The S-ICD is compatible with a pacemaker (Boston Scientific, Shanghai, China, pacemakers), which will avoid unipolar pacing in safe mode according to the technical manual for the S-ICD. Moreover, patients requiring permanent pacing and those with a previously implanted functional unipolar pacing system were excluded from S-ICD-related clinical studies [4, 5]. However, several case reports examining the interaction of pacemaker and S-ICD systems have been published. Steinberg et al. [6] demonstrated the feasibility and safety of the addition of an S-ICD to a bipolar epicardial pacemaker system.
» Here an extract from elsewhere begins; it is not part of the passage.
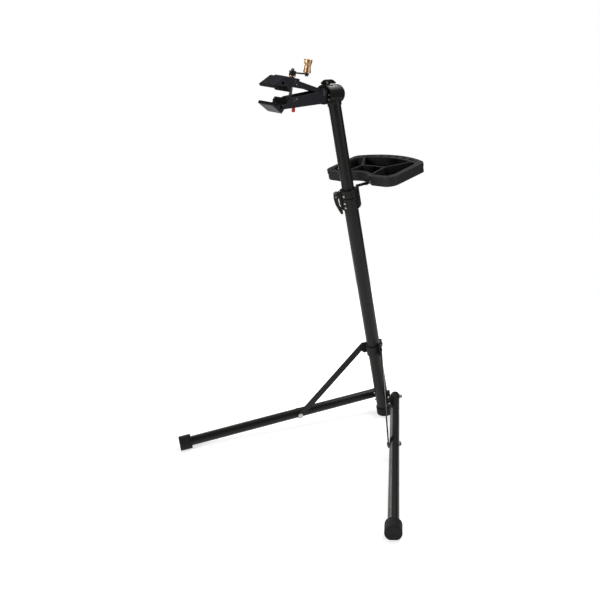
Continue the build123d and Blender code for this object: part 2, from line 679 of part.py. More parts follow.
with BuildPart() as lower_jaw_bolts:
    for end in (-1, 1):
        rod(cross_plane(177.5, -3.6), 2.2, end * arm_half, end * (arm_half + 1.2))
save(lower_jaw_bolts, "lower_arm_bolts")

# ---------------------------------------------------------------- upper arm
upper_half = 13.0
with BuildPart() as upper_arm:
    seat = [back_face(upper_apex, upper_opening - jaw_half_angle, along) for along in (35, 1.5)]
    side = [(76, 6), (120, 17.3), (195, 28.4), *seat, (236, 60), (166, 49), (166, 43), (73, 19), (60, 17)]
    plate(arm_side, side, upper_half)
    with BuildSketch(arm_side) as boss:
        with Locations(jaw_hinge):
            Circle(10.5)
    extrude(boss.sketch, amount=upper_half, both=True)
    channel = [(45, -10), (45, 13), (73, 16), (166, 40), (170, 47.6), (208, 53.7), (208, 0)]
    plate(arm_side, channel, upper_half - arm_wall, mode=Mode.SUBTRACT)
    rod(cross_plane(*jaw_hinge), hinge_bolt_r + running_gap, -30, 30, mode=Mode.SUBTRACT)
    rod(cross_plane(*trunnion_at), hinge_bolt_r + running_gap, -30, 30, mode=Mode.SUBTRACT)
    with BuildSketch(spindle.offset(2)) as opening:
        Rectangle(16, 18)
    extrude(opening.sketch, amount=20, mode=Mode.SUBTRACT)
save(upper_arm, "upper_arm")

save(jaw_body(upper_jaw_plane), "upper_jaw")
save(jaw_pads(upper_jaw_plane), "upper_jaw_pads")

with BuildPart() as upper_arm_bolts:
    for end in (-1, 1):
        rod(cross_plane(177.5, 35), 2.6, end * upper_half, end * (upper_half + 1.4))
save(upper_arm_bolts, "upper_arm_bolts")

# ---------------------------------------------------------------- clamp screw
neck_top, washer_top = 12.0, 16.0
with BuildPart() as screw_trunnion:
    rod(cross_plane(*trunnion_at), 7.5, -9.7, 9.7)
    rod(cross_plane(*trunnion_at), hinge_bolt_r, -upper_half, upper_half)
    rod(spindle, 7, 0, neck_top)
    rod(spindle, spindle_r + running_gap, -20, 20, mode=Mode.SUBTRACT)
save(screw_trunnion, "screw_trunnion")

with BuildPart() as barrel_nut:
    rod(cross_plane(*nut_at), 8, -13, 13)
    rod(cross_plane(*nut_at), 5.5, -arm_half - 0.4, arm_half + 0.4)
    rod(spindle, spindle_r + running_gap, -screw_span - 20, -screw_span + 20, mode=Mode.SUBTRACT)
save(barrel_nut, "barrel_nut")

crank_low, crank_high, hub_top = 21.0, 25.0, 28.0
with BuildPart() as clamp_screw:
    rod(spindle, spindle_r, -screw_span - 19, hub_top)
save(clamp_screw, "clamp_screw")

with BuildPart() as thrust_washer:
    tube(spindle, 9, spindle_r, neck_top + 0.3, washer_top)
save(thrust_washer, "thrust_washer")

with BuildPart() as crank_hub:
    tube(spindle, 9.7, spindle_r, washer_top, crank_low)
    tube(spindle, 9.7, spindle_r, crank_high, hub_top)
save(crank_hub, "crank_hub")

with BuildPart() as crank_nut:
    hexagon(spindle, 9, hub_top, hub_top + 4.5)
    rod(spindle, 3, hub_top + 4.5, hub_top + 6.5)
save(crank_nut, "crank_nut")

with BuildPart() as crank_arm:
    middle = Plane(
        origin=spindle.origin + crank_dir * (crank_length / 2), x_dir=crank_dir, z_dir=spindle_dir
    )
    with BuildSketch(middle.offset(crank_low)) as bar:
        SlotCenterToCenter(crank_length, 13)
        with Locations((-crank_length / 2, 0)):
            Circle(9.2)
    extrude(bar.sketch, amount=crank_high - crank_low)
    rod(spindle, spindle_r, 0, 40, mode=Mode.SUBTRACT)
    rod(handle, 3, 0, 40, mode=Mode.SUBTRACT)
save(crank_arm, "crank_arm")

with BuildPart() as handle_bolt:
    rod(handle, 3, crank_low, 58)
    hexagon(handle, 9, crank_low - 4.5, crank_low)
save(handle_bolt, "handle_bolt")

spool_low, spool_high = crank_high + 0.6, crank_high + 37.5
with BuildPart() as spool_handle:
    spool_side = Plane(origin=handle.origin, x_dir=crank_dir, z_dir=crank_dir.cross(spindle_dir))
    with BuildSketch(spool_side) as half_section:
        with BuildLine():
            Polyline((0, spool_low), (9.6, spool_low), (10.8, spool_low + 1.2), (10.8, spool_low + 4))
            Spline(
                (10.8, spool_low + 4), (9.0, spool_low + 17), (11.6, spool_high - 6),
                tangents=((-0.2, 1), (0.35, 1)),
            )
            Polyline((11.6, spool_high - 6), (12, spool_high - 1.5), (10.8, spool_high), (0, spool_high))
            Line((0, spool_high), (0, spool_low))
        make_face()
    revolve(half_section.sketch, axis=Axis(handle.origin, spindle_dir))
    rod(handle, 3 + running_gap, spool_low - 1, 58.4, mode=Mode.SUBTRACT)
save(spool_handle, "spool_handle")

with BuildPart() as release_button:
    rod(release_axis, 3, -30, -17)
    rod(release_axis, 5, -41, -29.5)
    fillet(release_button.faces().sort_by(Axis.Z)[0].edges(), 2)
save(release_button, "release_button")
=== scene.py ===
"""Looks for a folding bicycle repair stand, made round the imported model: tubes, castings, clamp and tray.

Everything is in metres in the model's own frame, and places and directions come from its nodes and joints.
"""

import json
from math import cos, pi, radians, sin

import bmesh
import bpy
from mathutils import Matrix, Vector


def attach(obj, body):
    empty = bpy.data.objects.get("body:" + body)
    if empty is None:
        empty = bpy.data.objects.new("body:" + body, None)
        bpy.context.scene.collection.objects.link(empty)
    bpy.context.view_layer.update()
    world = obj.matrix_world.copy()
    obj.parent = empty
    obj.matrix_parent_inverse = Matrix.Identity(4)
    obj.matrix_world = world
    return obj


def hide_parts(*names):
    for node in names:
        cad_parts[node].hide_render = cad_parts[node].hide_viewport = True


bl_info = {
    "name": "Bicycle repair stand",
    "version": (1, 0, 0),
    "blender": (4, 5, 0),
    "location": "3D View > Sidebar > Stand",
    "description": "Builds the looks of a folding bicycle repair stand",
    "category": "Object",
}

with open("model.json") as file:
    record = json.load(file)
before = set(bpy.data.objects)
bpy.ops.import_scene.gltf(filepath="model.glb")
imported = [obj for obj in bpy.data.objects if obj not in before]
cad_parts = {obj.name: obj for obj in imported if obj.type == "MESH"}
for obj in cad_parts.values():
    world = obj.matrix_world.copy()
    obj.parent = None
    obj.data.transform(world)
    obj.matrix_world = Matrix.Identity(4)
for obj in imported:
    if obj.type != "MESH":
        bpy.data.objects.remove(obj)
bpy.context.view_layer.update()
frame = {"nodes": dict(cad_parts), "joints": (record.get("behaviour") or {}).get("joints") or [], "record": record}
joints = {joint["name"]: joint for joint in frame["joints"]}
MM = 0.001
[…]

A case report by Kossidas et al. [7] found that a unipolar epicardial pacing system can be used in combination with an S-ICD, with certain assessment and programming steps. In our case, we found the S-ICD sensed the QRS complex as noise in the primary vector when paced at unipolar 7.5 V at 0.4 ms. One way to overcome this situation is to avoid unipolar pacing at high amplitude. In our postoperative interrogation, the pacemaker was programmed to bipolar pacing. Also, it is recommended to program the pacemaker to bipolar pacing to prevent oversensing.
In our patient, defibrillation testing revealed excellent sensing during ventricular fibrillation, while ventricular fibrillation was not terminated by the first 65-J shock, although the second defibrillation with an 80-J shock succeeded. In a meta-analysis of the cohort of CHD patients in the IDE study and the EFFORTLESS registry, both patients who failed defibrillation testing at 65 J had d-transposition of the great arteries (d-TGA). The total number of patients with d-TGA was six. However, the sample size of the congenital cohort was small, which complicates any assessment of the efficacy of the S-ICD specifically in d-TGA [8]. After atrial switch surgery, the anatomical right ventricle becomes the systemic ventricle, which is similar to the case for our patient. A right parasternal electrode position may not sufficiently include the dilated and shifting to right systemic (right) ventricle in the shock path (Figure 4), which might explain the unsuccessful shock at 65J. Besides, noncompaction of right ventricular myocardium could also be part of the reason (Figure 4C). Further study of defibrillation testing in CHD patients, especially those with ccTGA or d-TGA, will be necessary in the future.
Postoperative Computed Tomography Scans (A–C) and Reconstruction (D) Showing the Pacemaker Leads, the Subcutaneous Implantable Cardioverter-Defibrillator (S-ICD) Lead, and the Structure of the Heart.
Noncompaction of right ventricular myocardium (functional left ventricle) was observed at the apex (C, arrow). *, S-ICD electrode; **, pacemaker leads; ***, left atrioventricular valve.
In this case we reported that an S-ICD system was used in conjunction with a previously placed transvenous DDD pacemaker that provides chronic pacing. Because the S-ICD system avoids the need for transvenous leads, use of this system in young patients with ccTGA and other CHD who require ICD implantation is quite appealing.